Ia menambahkan, “Bagaimanapun juga, kita perlu terus mensosialisasikan objek-objek kemajuan kebudayaan kita melalui dunia digital ini.”
Konten Sederhana yang Relevan
Ledia menjelaskan bahwa digitalisasi budaya tidak selalu harus diwujudkan dalam program besar atau proyek berskala nasional.

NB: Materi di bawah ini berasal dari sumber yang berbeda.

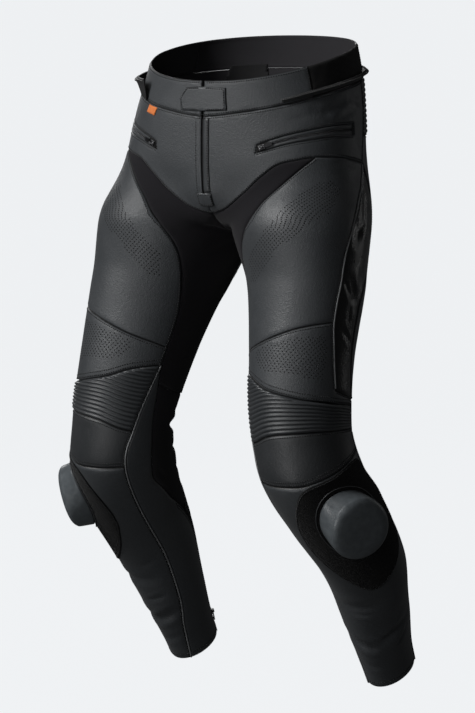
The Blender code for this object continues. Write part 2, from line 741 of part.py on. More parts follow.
def swept_flap(name, made_of):
    """The connection zip's flap, one closed strip round the back."""
    columns = dict(zip(FLAP_COLUMNS, np.array(FLAP).T))
    turns = np.linspace(columns["turn"][0], columns["turn"][-1], FLAP_SECTIONS)
    down, width, tilt = (np.interp(turns, columns["turn"], columns[name])
                         for name in FLAP_COLUMNS[1:])
    points = []
    for turn, low, wide, angle in zip(turns, down, width, np.radians(tilt)):
        side = -1 if turn < 360 else 1
        around = turn if side < 0 else 720 - turn
        stand = FLAP_STAND_OFF + FLAP_THICKNESS / 2 * math.sin(angle)
        root, normal, below = frame_at(around, low, side, stand)
        up = -below
        run = normal * math.cos(angle) + up * math.sin(angle)
        thick = normal * math.sin(angle) - up * math.cos(angle)
        for reach, half in ((0, 0.5), (1, 0.5), (1, -0.5), (0, -0.5)):
            points.append(root + run * wide * reach + thick * half * FLAP_THICKNESS)
    faces = []
    for k in range(FLAP_SECTIONS - 1):
        for j in range(4):
            a, b = 4 * k + j, 4 * k + (j + 1) % 4
            faces.append((a, b, b + 4, a + 4))
    faces.append((3, 2, 1, 0))
    last = 4 * (FLAP_SECTIONS - 1)
    faces.append((last, last + 1, last + 2, last + 3))
    return add_object(name, points, faces, made_of)


def slider_outline():
    """The knee slider's rounded outline, as metres across and down from its middle."""
    rows = np.asarray(SLIDER_OUTLINE, float)
    count = 28
    turn = np.arctan2(rows[:, 1], rows[:, 0])
    radius = np.hypot(rows[:, 0], rows[:, 1])
    order = np.argsort(turn)
    wanted = np.linspace(-math.pi, math.pi, count, endpoint=False)
    radius = np.interp(wanted, turn[order], radius[order], period=2 * math.pi)
    soft = (np.roll(radius, 1) + 2 * radius + np.roll(radius, -1)) / 4
    return np.stack([soft * np.cos(wanted), soft * np.sin(wanted)], -1)


def knee_slider(name, side, made_of):
    """A smooth block whose back follows the hook base on the curved shin."""
    shape = slider_outline()
    around, down = SLIDER_PLACE
    lift = 2 * SEAM_GAP + OVERLAY + SLIDER_STAND_OFF
    place, normal, below = frame_at(around, down, side, lift)
    degrees = 1 / np.linalg.norm(form_point(around + 1, down) - form_point(around, down))
    across = np.cross(below, normal) * -side

    def seated(scale):
        flat = shape * scale
        return np.array([cloth_point(around + u * degrees, down + v, lift) * (side, 1, 1)
                         for u, v in flat])

    rings = [seated(scale) for scale in SLIDER_SEAT_RINGS]
    top = place + normal * SLIDER_HEIGHT
    rim = rings[-1]
    for scale, height in SLIDER_RINGS:
        flat = shape * scale
        plane = top + flat[:, :1] * across + flat[:, 1:] * below
        plane = plane - normal * (SLIDER_HEIGHT * (1 - height))
        rise = np.clip((height - 0.1) / 0.5, 0, 1)
        stand = seated(scale) + normal * (SLIDER_HEIGHT * height * 0.5)
        rings.append(plane * rise + stand * (1 - rise))
    points = [cloth_point(around, down, lift) * (side, 1, 1)]
    for ring in rings:
        points.extend(ring)
    points.append(top)
    count = len(rim)
    faces = []
    for k in range(count):
        n = (k + 1) % count
        faces.append((0, 1 + n, 1 + k))
        for ring in range(len(rings) - 1):
            a = 1 + ring * count
            faces.append((a + k, a + n, a + count + n, a + count + k))
        a = 1 + (len(rings) - 1) * count
        faces.append((a + k, a + n, len(points) - 1))
    if side > 0:
        faces = [face[::-1] for face in faces]
    return add_object(name, points, faces, made_of)


def holed_plate(outer, hole, to_world):
    """A plate with one hole, as points and faces.

    Each outline has the same count of (x, y, half thickness) rows.
    """
    count = len(outer)
    points = [to_world(x, y, way * half) for way in (-1, 1) for x, y, half in outer + hole]
    faces = []
    for k in range(count):
        n = (k + 1) % count
        inner, up = count, 2 * count
        faces.append((k, inner + k, inner + n, n))
        faces.append((up + k, up + n, up + inner + n, up + inner + k))
        faces.append((k, n, up + n, up + k))
        faces.append((inner + k, up + inner + k, up + inner + n, inner + n))
    return points, faces


def zip_slider(name, around, down, around_to, down_to, side, sunk, metal):
    """A zip slider with its crown, and a pull tab whose end bar turns under the crown.

    The tab lies along the zip, towards around_to and down_to.
    """
    place, normal, _ = frame_at(around, down, side, -sunk)
    onward, _, _ = frame_at(around_to, down_to, side, -sunk)
    along = onward - place
    along = along - (along @ normal) * normal
    along = along / np.linalg.norm(along)
    across = np.cross(normal, along)
    floor = SEAM_GAP
    top = floor + BODY_HEIGHT
    hinge = top + CROWN_CLEAR / 2

    def world(x, y, z):
        return place + along * x + across * y + normal * z

    half, crown = BODY_LENGTH / 2, CROWN_LENGTH / 2
    opening = crown - CROWN_BAR
    roof = top + CROWN_CLEAR
    peak = roof + CROWN_BAR
    wide, slim = BODY_WIDTH / 2, CROWN_WIDTH / 2
    corner = 0.0005
    outer = ((-half, floor, wide), (half, floor, wide), (half, top, wide), (crown, top, slim),
             (crown, peak - corner, slim), (crown - corner, peak, slim),
             (corner - crown, peak, slim), (-crown, peak - corner, slim), (-crown, top, slim),
             (-half, top, wide))
    sill = top + 0.0001
    edge = opening - 0.0001
    hole = ((-edge + corner, sill, slim), (edge - corner, sill, slim), (edge, sill, slim),
            (opening, 2 * sill - top, slim), (opening, roof - corner, slim),
            (opening - corner, roof, slim), (corner - opening, roof, slim),
            (-opening, roof - corner, slim), (-opening, 2 * sill - top, slim),
            (-edge, sill, slim))
    points, faces = holed_plate(outer, hole, lambda x, z, y: world(x, y, z))
    slider = add_object(name, points, [face[::-1] for face in faces], metal)

    reach = PULL_LENGTH - CROWN_BAR / 2
    bar = CROWN_BAR / 2
    wide, eye = PULL_WIDTH / 2, PULL_EYE_WIDTH / 2
    far = bar + PULL_EYE_LENGTH
    flat = PULL_THICKNESS / 2
    right = ((bar, -eye - 0.0010), (0.004, -wide * 0.8), (reach - 0.0015, -wide),
             (reach, -wide * 0.6))
    slot_right = ((bar + 0.0003, -eye), (bar + 0.0012, -eye), (far - corner, -eye),
                  (far, -eye * 0.5))
    plate = [(-bar, -eye - 0.0006), *right, *((x, -y) for x, y in right[::-1]),
             (-bar, eye + 0.0006)]
    slot = [(bar, corner - eye), *slot_right, *((x, -y) for x, y in slot_right[::-1]),
            (bar, eye - corner)]
    cosine, sine = math.cos(PULL_DROOP), math.sin(PULL_DROOP)
    ahead = along * cosine - normal * sine
    up = normal * cosine + along * sine

    def on_pull(x, y, z):
        return ahead * x + across * y + up * z

    points, faces = holed_plate([(x, y, flat) for x, y in plate], [(x, y, flat) for x, y in slot],
                                on_pull)
    pull = add_object(name.replace("slider", "pull"), points, faces, metal)
    pull.location = Vector(world(0, 0, hinge))
    return slider, pull


for old in list(bpy.data.objects):
    bpy.data.objects.remove(old)

leather = material("leather", (0.055, 0.058, 0.060), 0.48)
gloss_leather = material("gloss_leather", (0.020, 0.021, 0.022), 0.33)
stretch = material("stretch_cloth", (0.022, 0.021, 0.023), 0.90)
elastic = material("elastic", (0.014, 0.014, 0.015), 0.88)
hook = material("hook_and_loop", (0.008, 0.008, 0.009), 0.97)
tape = material("zip_tape", (0.012, 0.012, 0.013), 0.80)
plastic = material("slider_plastic", (0.075, 0.085, 0.090), 0.42)
metal = material("zip_metal", (0.16, 0.16, 0.17), 0.35, 0.9)
orange = material("orange_tag", (0.80, 0.22, 0.05), 0.70)
label = material("label_cloth", (0.015, 0.015, 0.016), 0.85)

seam_lines = {name: curve(points) for name, points in SEAMS.items()}
fly = [(across_front(FLY_HALF_WIDTH, down), down) for down in np.linspace(0, FLY_END, 11)]
seam_lines["fly"] = np.array(fly + [(0, FLY_END + 0.004)])
join_ends({name: line for name, line in seam_lines.items() if name != "fly"})
windows = [window_outline()]
overlay_lines = {
    "hook_base": closed(HOOK_BASE),
    "belt_tab_left": outline(BELT_TAB_LEFT),
    "belt_tab_right": outline(BELT_TAB_RIGHT),
    "waist_tag": outline(WAIST_TAG),
    "size_label": outline(SIZE_LABEL),
    "fly_placket": front_strip(FLY_HALF_WIDTH + 0.0005, PLACKET_WIDTH, 0.0565, FLY_END),
    "fly_patch": front_strip(0, PATCH_HALF_WIDTH, FLY_END + 0.002, FLY_END + PATCH_LENGTH),
    "fly_tape": front_strip(0, FLY_TAPE_HALF_WIDTH, 0.058, FLY_END),
}
net_places, net, cut_edges = cut_pattern()
panels = panel_triangles()
covers = {name: covered_triangles(line) for name, line in overlay_lines.items()}

PANEL_MATERIALS = {
    "waistband_elastic": elastic,
    "side_thigh": gloss_leather,
    "stretch_inner_thigh": stretch,
    "knee_back": stretch,
    "calf_zip_tape": tape,
    "pocket_zip_tape": tape,
}
RIB_COUNTS = {"knee_ribs": knee_rib_count, "back_ribs": back_rib_count}
ACROSS_BACK = ("waistband_back", "back_ribs")
for panel, members in panels.items():
    made_of = PANEL_MATERIALS.get(panel, leather)
    ribbed = RIB_COUNTS.get(panel)
    sunk = -TAPE_SUNK if panel.endswith("zip_tape") else 0.0
    thick = OVERLAY if panel.endswith("zip_tape") else LEATHER
    if panel in ACROSS_BACK:
        cloth_piece(panel, ((members, 1), (members, -1)), made_of, rib_count=ribbed)
        continue
    for side, word in ((1, "left"), (-1, "right")):
        cloth_piece(f"{panel}_{word}", ((members, side),), made_of, lift=sunk, wall=thick,
                    rib_count=ribbed)

over = SEAM_GAP + OVERLAY
under = -LEATHER - SEAM_GAP
cloth_piece("belt_tab", ((covers["belt_tab_left"], 1), (covers["belt_tab_right"], -1)), leather,
            lift=SEAM_GAP + LEATHER)
cloth_piece("fly_placket", ((covers["fly_placket"], 1),), leather, lift=over, wall=OVERLAY)
cloth_piece("fly_patch", ((covers["fly_patch"], 1), (covers["fly_patch"], -1)), leather,
            lift=over, wall=OVERLAY)
cloth_piece("fly_zip_tape", ((covers["fly_tape"], 1), (covers["fly_tape"], -1)), tape,
            lift=under, wall=OVERLAY)
cloth_piece("waist_tag", ((covers["waist_tag"], -1),), orange, lift=over, wall=OVERLAY)
cloth_piece("size_label", ((covers["size_label"], -1),), label, lift=under, wall=LABEL)
for side, word in ((1, "left"), (-1, "right")):
    cloth_piece(f"hook_base_{word}", ((covers["hook_base"], side),), hook, lift=over,
                wall=OVERLAY)
    knee_slider(f"knee_slider_{word}", side, plastic)
    zip_slider(f"pocket_slider_{word}", *POCKET_SLIDER, side, TAPE_SUNK, metal)
    zip_slider(f"calf_slider_{word}", *CALF_SLIDER, side, TAPE_SUNK, metal)
swept_flap("connection_zip_flap", tape)
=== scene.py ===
# %% [markdown]
# # Leather motorcycle trousers, filled out as worn
#
# The trousers are cut from one pattern. Every place on it has two numbers: around, in degrees round
# the half body or the leg, and down, in metres along the cloth from the waist. A smooth formula turns
# a place on the pattern into a point in space. So a seam, a row of stitches or a zip can be drawn
# flat, where it is easy, and it lies on the curved leather by itself.
#
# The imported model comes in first. It holds the true sizes, and each finished piece takes the place
# of one of its solids.

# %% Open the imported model
import math

import bpy
import numpy as np
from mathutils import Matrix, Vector
from mathutils.geometry import delaunay_2d_cdt
from mathutils.kdtree import KDTree


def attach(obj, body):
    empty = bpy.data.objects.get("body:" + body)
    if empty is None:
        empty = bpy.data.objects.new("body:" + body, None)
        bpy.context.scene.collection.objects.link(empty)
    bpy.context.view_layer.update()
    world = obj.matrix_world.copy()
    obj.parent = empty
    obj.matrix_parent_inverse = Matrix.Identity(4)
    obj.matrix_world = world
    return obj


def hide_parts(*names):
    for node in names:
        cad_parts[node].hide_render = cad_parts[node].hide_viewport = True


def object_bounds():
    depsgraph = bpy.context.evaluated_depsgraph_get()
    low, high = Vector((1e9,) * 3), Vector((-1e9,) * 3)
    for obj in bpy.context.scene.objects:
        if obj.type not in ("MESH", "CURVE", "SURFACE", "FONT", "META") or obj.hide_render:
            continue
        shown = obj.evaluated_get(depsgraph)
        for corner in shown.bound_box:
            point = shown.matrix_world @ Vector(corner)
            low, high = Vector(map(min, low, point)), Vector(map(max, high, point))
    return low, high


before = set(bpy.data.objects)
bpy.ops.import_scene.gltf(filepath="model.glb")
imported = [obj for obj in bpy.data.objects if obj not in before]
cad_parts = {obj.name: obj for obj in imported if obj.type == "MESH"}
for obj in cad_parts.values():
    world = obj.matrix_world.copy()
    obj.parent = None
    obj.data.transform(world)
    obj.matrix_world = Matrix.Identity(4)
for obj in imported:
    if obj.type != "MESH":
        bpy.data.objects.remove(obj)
cad_low, cad_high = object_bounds()
BODY = "trousers"
print("packed model:", len(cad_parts), "pieces,", [round(v, 3) for v in cad_high - cad_low])

# %% [markdown]
# ## Camera
#
# A long lens from nearly five metres away keeps the two legs close to their true proportions, as in
# a catalogue picture. The camera stands to the wearer's left of straight ahead, a little above the
# knees. Its aim is worked out so that the waist lands where it should in the picture.

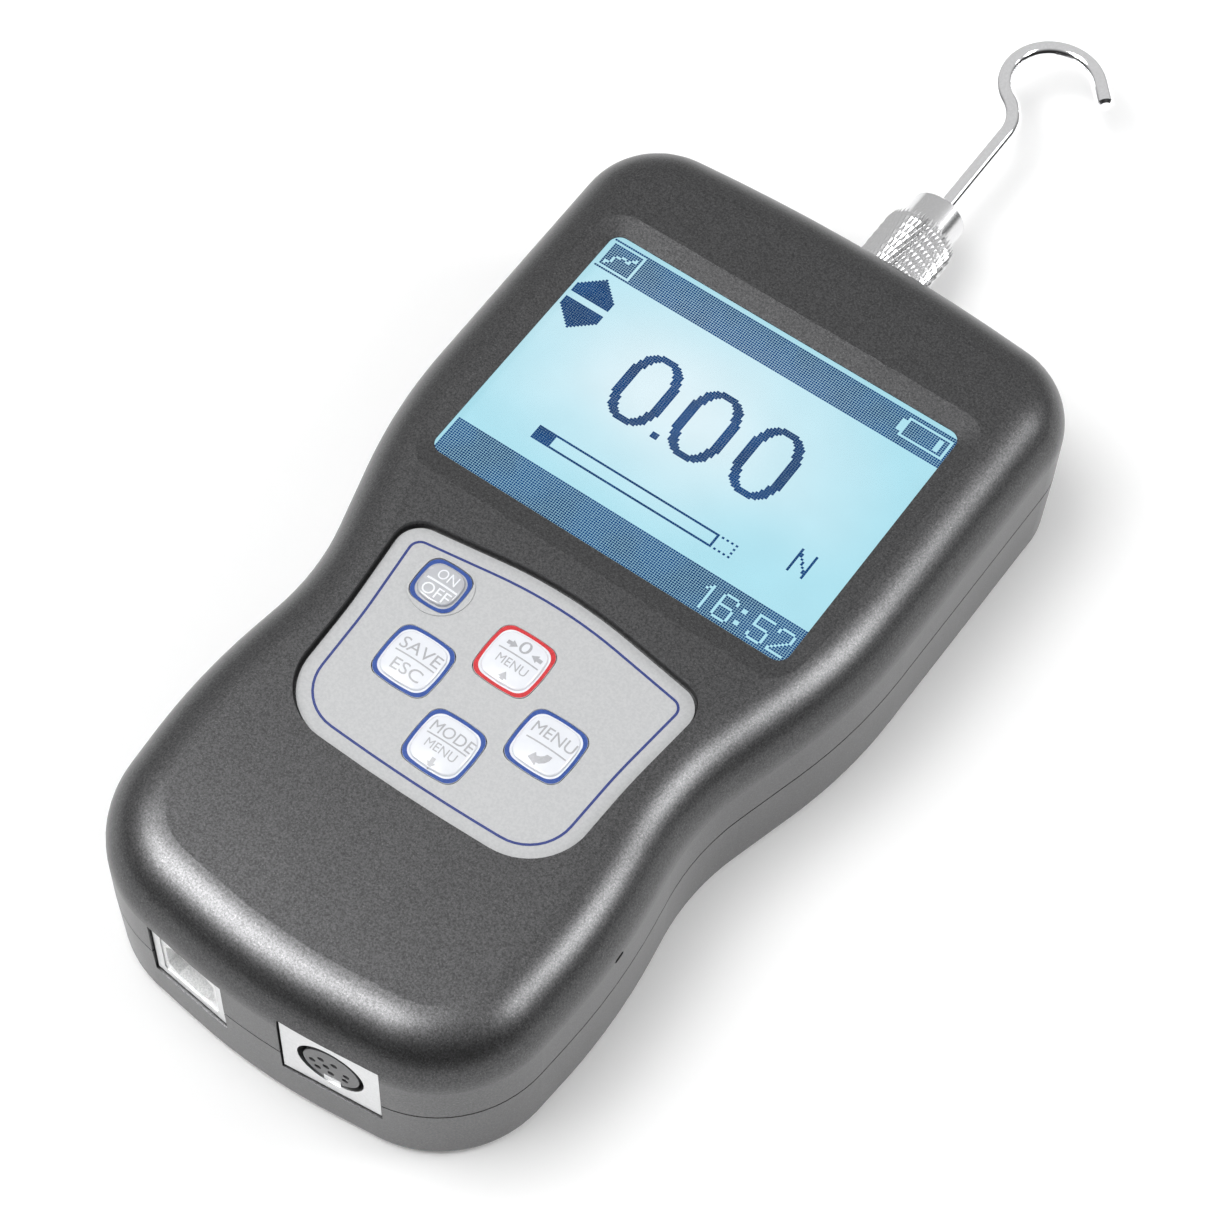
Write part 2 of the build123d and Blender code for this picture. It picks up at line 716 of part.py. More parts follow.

Ia justru menilai bahwa konten dapat dimulai dari hal kecil, aktivitas sehari-hari, ataupun unsur budaya yang selama ini tidak disadari sebagai bagian dari identitas lokal.
"Konten-konten yang ingin kita sosialisasikan, kita edukasikan kepada masyarakat, kita buat sedemikian rupa, sehingga mereka kemudian nanti akan berkembang dalam bentuk-bentuk yang bisa divisualisasikan," jelasnya.
Sebagai contoh, ia menyebut budaya terkait penggunaan sampeu (singkong) di Cimahi. Menurutnya, banyak potensi konten edukasi yang dapat dibuat, mulai dari pengolahan, pemanfaatan, inovasi pangan, hingga pendalaman filosofi di balik komoditas tersebut.
“Nah itu jadi bagian yang didalami ya, filosofinya bukan karena dari bahwa tanahnya paling cocok untuk singkong, tapi juga ada hal-hal lain di belakang. Jadi bahan-bahan diskusi atau tidak dialog kita tentang konten-konten itu yang kita bawa ke masyarakat,” katanya.
Digital sebagai Rujukan Utama Masyarakat
Ledia menyebut bahwa pilihan menjadikan digital sebagai ruang utama bukan tanpa alasan. Saat ini, masyarakat cenderung menjadikan platform digital sebagai sumber informasi pertama yang mereka akses dan percayai.